Grosseteste and Bacon

by Ferdinand III



The era, from about 1000 until 1300 AD saw marvellous advancements in the European political-economy. This was an era of decentralization and political turmoil, with oftentimes vicious, unending, intra-European warfare. Contrary to myth, Europe circa 1100 was not a monolithic bastion of Christian fundamentalism. It was riven with dynastic, family, feudal, ecclesiastical rivalries, and beset with exogenous invasions from the east, in the guise of Huns and Turks. The Crusades, an incredibly complicated and expensive counter-attack against Moslem Jihad aggression raged 2000 miles away. A time of quietude it was not, yet somehow from the chaos, the ordered genius of Medieval man emerged, manifested in astonishing gains from art to science.


A partial list of inventions and innovations in the 11th century can be found here at the end] including universities, agricultural improvements, manufacturing, brewing and improved metallurgy.


By the 12th Century, universities and other centres of learning, including public schools, were developed. These institutions and systems demanded a new cadre of scholars and teachers who were educated not only in theology, but science, math, and naturalism. The new era demanded men who in the main, could take Greek ideas and improve on them in a markedly innovative fashion. From theology to science, the Scholastics were reformers.


These men were essential in building up modern science, and establishing the priority of experimentation, empirical research and the usage of advanced mathematics. This period witnessed great thinkers such as Thomas Aquinas, Grosseteste, Roger Bacon, and William of Ockham amongst 200 others which could be named, all of whom aided in the creation of true science and the scientific method.


Aquinas and Grosseteste



Thomas Aquinas is regarded as the greatest Catholic theologian. He merged Aristotelian naturalism with Church doctrine. In other words, he Christianized Aristotle. Arguing using reason from faith, Aquinas impelled Christian philosophy towards empiricism and away from Neo-Platonic mysticism, in order to prove the existence of god.

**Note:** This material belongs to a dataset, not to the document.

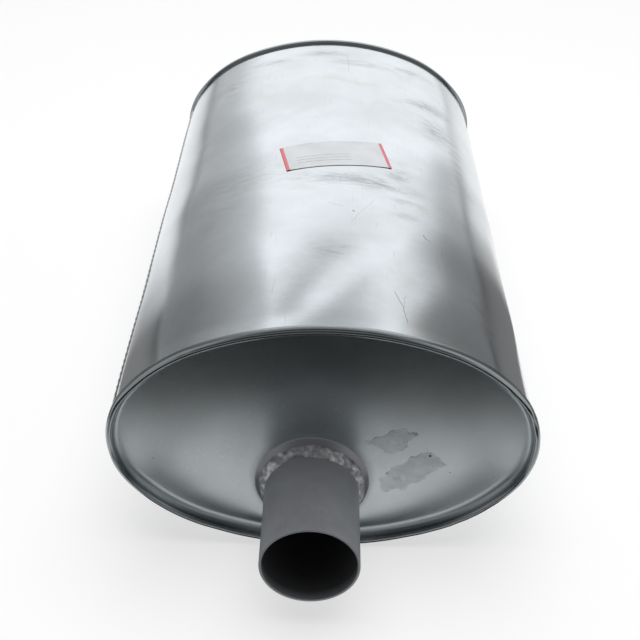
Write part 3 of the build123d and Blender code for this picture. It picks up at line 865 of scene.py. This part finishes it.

Robert Grosseteste, was one of the major contributors to the scientific method, and founded the Oxford Franciscan School which promoted the dualistic scientific method first proposed by Aristotle, and the idea of experimentation, which Aristotle never or rarely undertook. From Grosseteste and others came the intellectual and mathematical skills to overturn Aristotelian dogma, much of which was wrong, and institute true methods of discovery which uncovered natural physical laws and ratios.


For instance Grosseteste's idea of resolution and composition involved experimentation and prediction. He maintained that observations needed be used to propose a universal law, and this universal law should be used to predict outcomes. This was very similar to the idea of ancient astronomers, who used observations to discern trends, and used these trends to create predictive models for astronomical events.


Grosseteste was one of the first men in history to set this out as an empirical process and his methods influenced the Catholic created-scientific discoveries of the 17th century.


Roger Bacon, a very intellectually-curious Catholic



Roger Bacon was the heir of Grosseteste. Bacon is not regarded today as a 'giant' amongst scientists, but that only shows our modern ignorance. His influence is at least as great as that of Aristotle, Galileo, and Newton. Bacon took the work of Grosseteste, Aristotle, and others in the 12th century, and created the method of induction as the cornerstone of empiricism. Bacon described the method of observation, prediction (hypothesis), and experimentation, and added that the results should be independently verified. He was meticulous in documenting his results in fine detail so that others might repeat the experiment. He was also skilled in optics and likely built the world's first telescope though proof of this is disputed. In any event his career is an important milestone in the construction of true science.



Today with the cults of warm and evolution Bacon's scientific method is simply ignored.